**Description of the task:**
Extract all of the data and reproduce it precisely.

**Extracted information:**
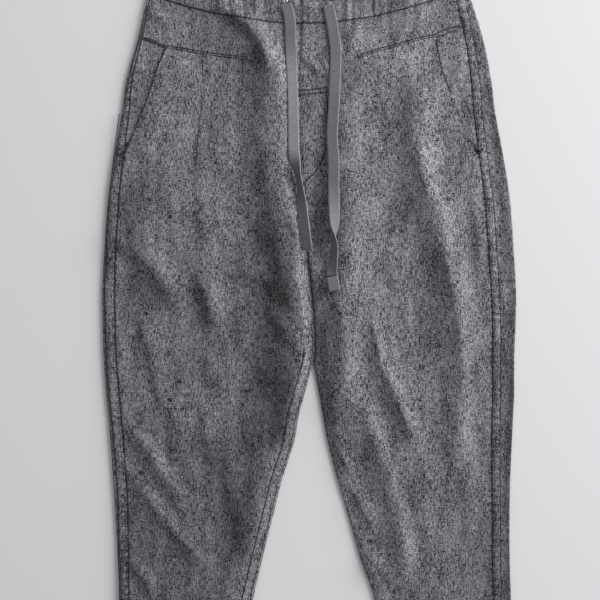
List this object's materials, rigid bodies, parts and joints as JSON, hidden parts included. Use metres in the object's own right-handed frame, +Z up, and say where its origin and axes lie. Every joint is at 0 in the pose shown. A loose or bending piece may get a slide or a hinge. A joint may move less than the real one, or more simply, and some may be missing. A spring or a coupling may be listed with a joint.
{
  "type": "drawstring trousers laid flat",
  "caption": "Tapered drawstring trousers with a wide thigh, gathered waistband and slant pockets, laid flat on their back.",
  "frame": {"origin": "middle of the garment's outline on the surface it lies on", "axes": "+Z up out of the front of the garment, +Y towards the waist, +X to the viewer's right"},
  "size_m": [0.546, 1.019, 0.027],
  "materials": {
    "cloth": "charcoal and off-white yarn-dyed chambray, matt",
    "tape": "mauve-grey twill tape",
    "eyelet": "nickel-plated ring"
  },
  "bodies": {
    "root": {"front_left": "cloth", "front_right": "cloth", "back_left": "cloth", "back_right": "cloth", "pocket_facing_left": "cloth", "pocket_facing_right": "cloth", "waistband_front": "cloth", "waistband_back": "cloth", "tape_left": "tape", "tape_right": "tape", "tape_tab_right": "tape", "eyelet_left": "eyelet"}
  },
  "joints": []
}
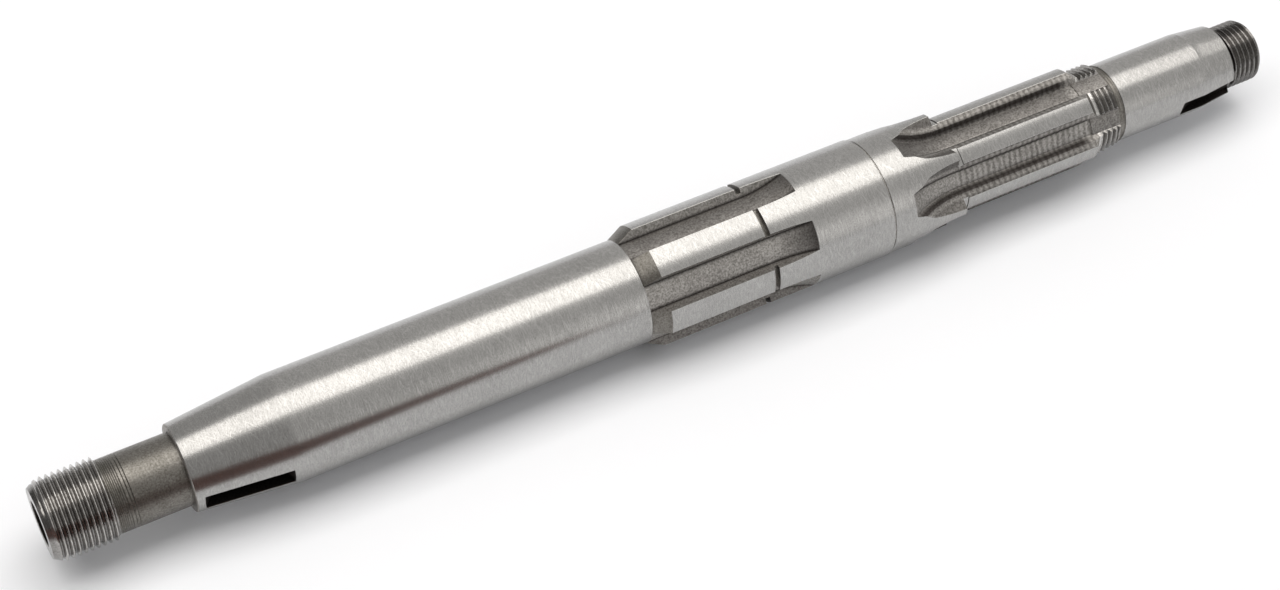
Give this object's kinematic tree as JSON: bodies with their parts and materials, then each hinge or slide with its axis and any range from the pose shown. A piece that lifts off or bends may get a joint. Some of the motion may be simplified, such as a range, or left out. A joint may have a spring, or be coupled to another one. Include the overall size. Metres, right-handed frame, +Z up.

**Solution:**
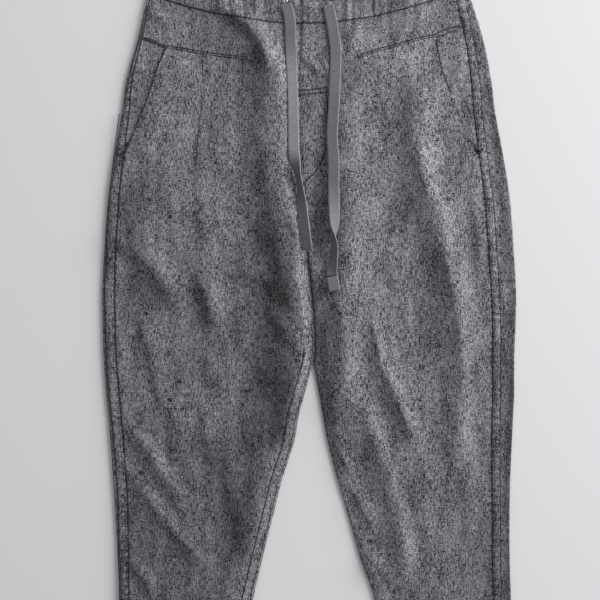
List this object's materials, rigid bodies, parts and joints as JSON, hidden parts included. Use metres in the object's own right-handed frame, +Z up, and say where its origin and axes lie. Every joint is at 0 in the pose shown. A loose or bending piece may get a slide or a hinge. A joint may move less than the real one, or more simply, and some may be missing. A spring or a coupling may be listed with a joint.
{
  "type": "drawstring trousers laid flat",
  "caption": "Tapered drawstring trousers with a wide thigh, gathered waistband and slant pockets, laid flat on their back.",
  "frame": {"origin": "middle of the garment's outline on the surface it lies on", "axes": "+Z up out of the front of the garment, +Y towards the waist, +X to the viewer's right"},
  "size_m": [0.546, 1.019, 0.027],
  "materials": {
    "cloth": "charcoal and off-white yarn-dyed chambray, matt",
    "tape": "mauve-grey twill tape",
    "eyelet": "nickel-plated ring"
  },
  "bodies": {
    "root": {"front_left": "cloth", "front_right": "cloth", "back_left": "cloth", "back_right": "cloth", "pocket_facing_left": "cloth", "pocket_facing_right": "cloth", "waistband_front": "cloth", "waistband_back": "cloth", "tape_left": "tape", "tape_right": "tape", "tape_tab_right": "tape", "eyelet_left": "eyelet"}
  },
  "joints": []
}
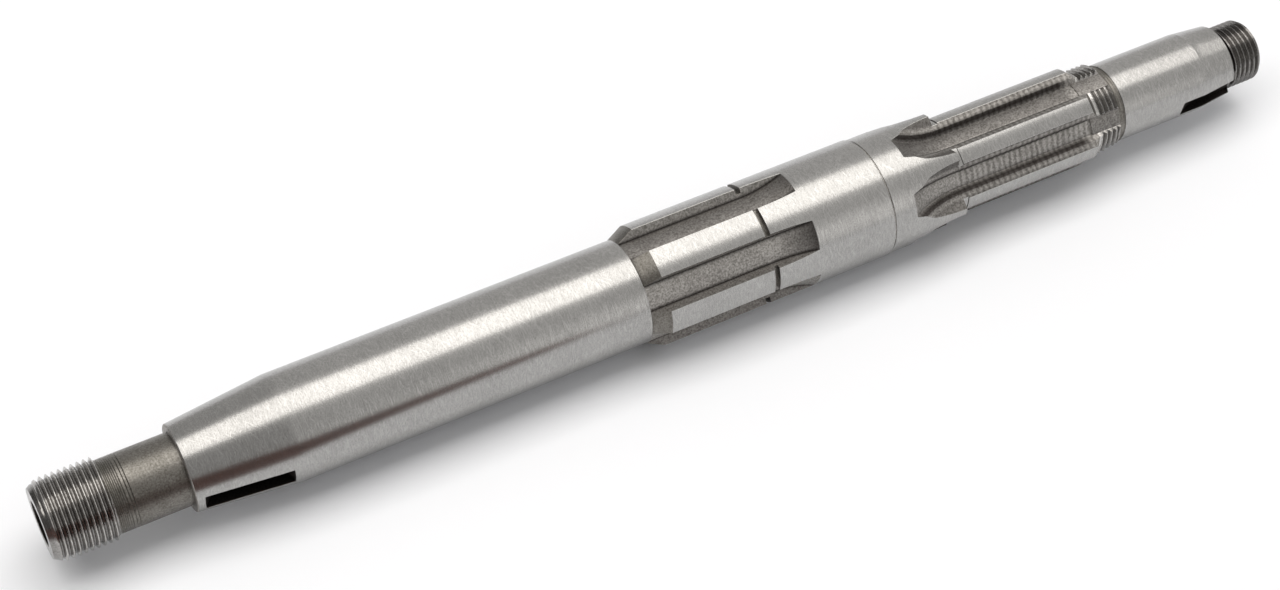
Give this object's kinematic tree as JSON: bodies with their parts and materials, then each hinge or slide with its axis and any range from the pose shown. A piece that lifts off or bends may get a joint. Some of the motion may be simplified, such as a range, or left out. A joint may have a spring, or be coupled to another one. Include the overall size. Metres, right-handed frame, +Z up.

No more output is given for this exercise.